Había más comida, tortas de azúcar, de pimentón, de manteca, se bajaban en las
aguaderas grandes damajuanas de vino tinto, las mujeres cantaban con voces
ligeramente de falsete canciones que podían ser romances de varios siglos
atrás, y que desaparecieron para siempre en unos pocos años. Las mujeres y los
hombres, al calor del vino, de la comida y de la próxima holganza, se trataban
con más soltura de la habitual, y los niños descubrían, entre desconcertados y
burlones, las tonterías de las que eran capaces sus mayores bajo los efectos de
la bebida. El butifuera era una celebración de un arcadismo rústico y algo
bruto, que yo he reconocido luego en algunas comilonas campestres del Quijote,
en las bodas de Camacho o en el banquete con que los cabreros agasajan a Don
Quijote y a Sancho.
Pero
todo esto se perdió en el gran cambio de los tiempos que a las tierras de Jaén
llegó tan tardíamente, más o menos en la primera mitad de los años setenta.

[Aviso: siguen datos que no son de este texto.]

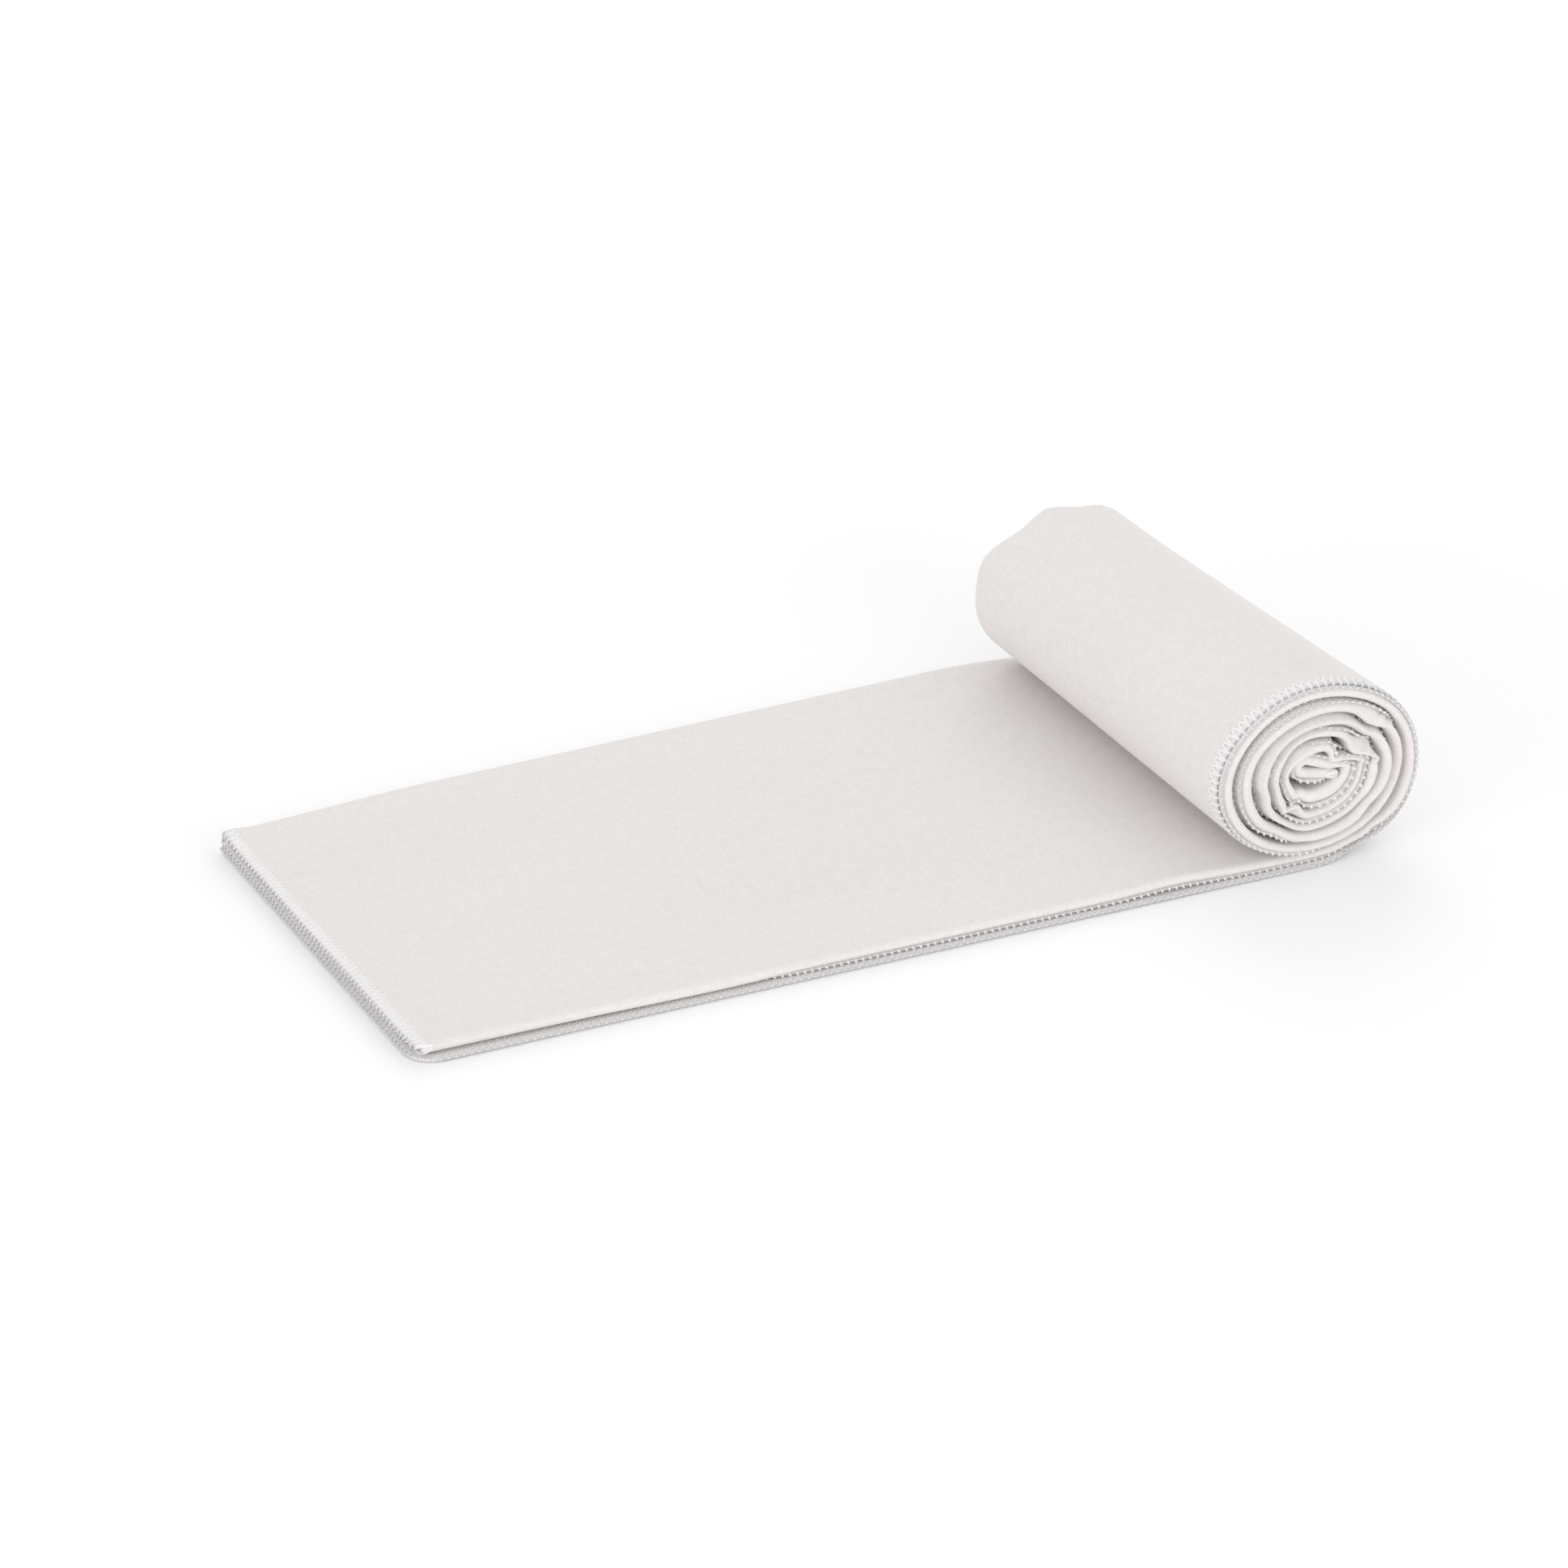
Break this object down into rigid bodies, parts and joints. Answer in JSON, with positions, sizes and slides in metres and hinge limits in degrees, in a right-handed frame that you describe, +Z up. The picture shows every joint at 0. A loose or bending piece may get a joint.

Poco a poco, la gente dejó de ir a la aceituna: primero la recogieron
cuadrillas de gitanos, y cuando también a los gitanos les llegó un poco de
holgura económica, las cuadrillas fueron de inmigrantes marroquíes. Ahora, bajo
los soportales de la plaza, en las noches de invierno, se ven hombres de piel
atezada, de ropas oscuras, de manos grandes, que sostienen cigarrillos, pero el
rumor de las conversaciones suena a árabe.
El
olivo, la oliva, ha dejado de ser el árbol mitológico, el centro simbólico de
la vida en nuestra tierra interior, pero el aceite sigue sosteniendo nuestra
economía. Los sábado y domingos, los días de fiesta en Navidad, familias que ya
viven de trabajos más recogidos y clementes bajan a recoger la aceituna en los
olivares que aún no se deciden a vender o para los que no encuentran comprador.
Ahora los olivareros, más que mirar al cielo en espera de lluvia, o
atemorizados por la amenaza de una helada, a donde miran es a las oficinas
inescrutables de Bruselas, donde se deciden las subvenciones, los cupos de
producción, las penalizaciones por exceso, etcétera. De vez en cuando aparece
en los periódicos un pálido funcionario de la Comunidad que augura fríamente la
necesidad de abandonar cultivos, de talar árboles, de limitar un volumen de
producción que no sólo supera irracionalmente las expectativas de consumo, sino
que entra en conflicto con los intereses globales y las estrategias
indescifrables de la Comisión Europea.
Pero
a pesar de todo, para los que nacimos y crecimos allí, el olivo, la oliva,
sigue teniendo algo de árbol sagrado, y su figura solitaria nos sobrecoge
siempre, y el color y el aroma del aceite nos dan todavía una sensación de
intemporalidad, casi de paraíso. Por algo creían los griegos que el árbol del olivo
fue el regalo que la diosa Atenea le hizo a la especie humana.